IV. Extra Legal Criteria
11. Given the broad use of the term, the best interest of the child is subject to the personal outlook of the judge, making it difficult to establish precise legal definitions. Some judges are quite up front about the interplay of their own personal view of family and the best interest of the child. In the case of Levy-Baron, cited above, the Family Court judge reveals the personal side of the decision making process. The judge concludes by stating that he attempted to integrate the law and the legal precedents in reaching his decision. However, he writes that he would be remiss if he didn’t state that his conclusion was also based on his personal views of the world. His personal belief is that a custodial parent requires very significant reasons to relocate where the non-custodial parent and the child (here aged 8) are not in favor of it.

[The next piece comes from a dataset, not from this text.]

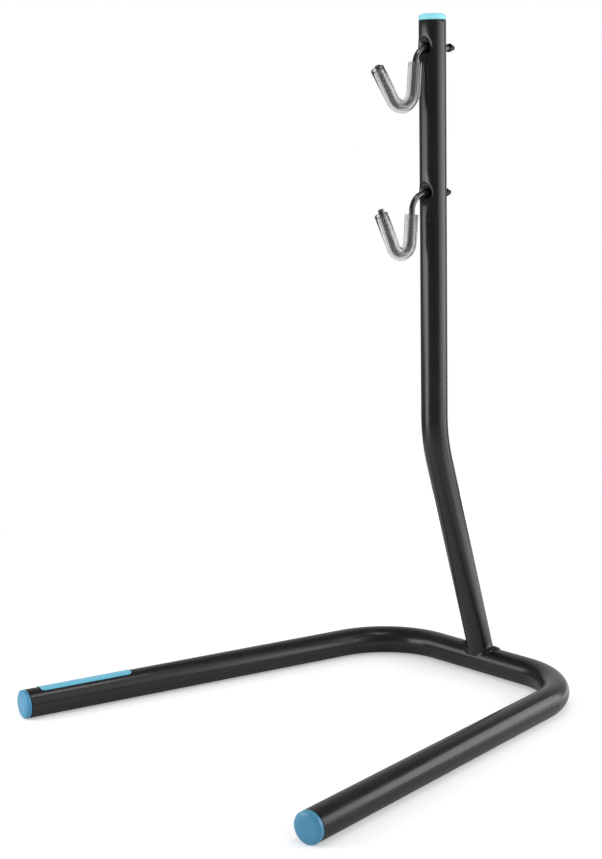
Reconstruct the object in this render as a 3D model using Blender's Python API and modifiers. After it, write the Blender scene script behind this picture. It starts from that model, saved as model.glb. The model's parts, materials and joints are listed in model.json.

V. Good Faith of Opposing Parent
12. A case heard on appeal in the Jerusalem District Court (A.M. vs. R.M. Family Appeal No. 749/05, June 26, 2005) raised an issue which has not been previously considered. The father opposed the mother’s requested relocation with their children to Italy, her country of origin. The parents were engaged in a long legal struggle and the father refused to agree to a divorce. As Israel does not have no-fault divorce, the result is often years of court battles where the party interested in divorce is pressured into acceding to the demands of his or her spouse.
In this case, the father had refused to agree to the mother’s petition for divorce for a period of eight years. The Family Court granted the mother’s petition to relocate. The father appealed to the District Court. The mother moved that the appeal be stricken as the father, whose actions show a lack of good faith and unconscionable behavior, should not be permitted to seek a remedy by the appellate court.
The court considered the argument but rejected the motion. Its rejection was based not on legal principle but on the fact that the father had not been in contempt of any court orders. Consideration of the father’s underlying motivation for opposing revives the Goldman reasoning but from the opposite perspective. It is not the motives of the parent seeking to relocate which were examined, but rather those of the parent opposing the move. It remains to be seen whether this line of reasoning will be developed in future cases.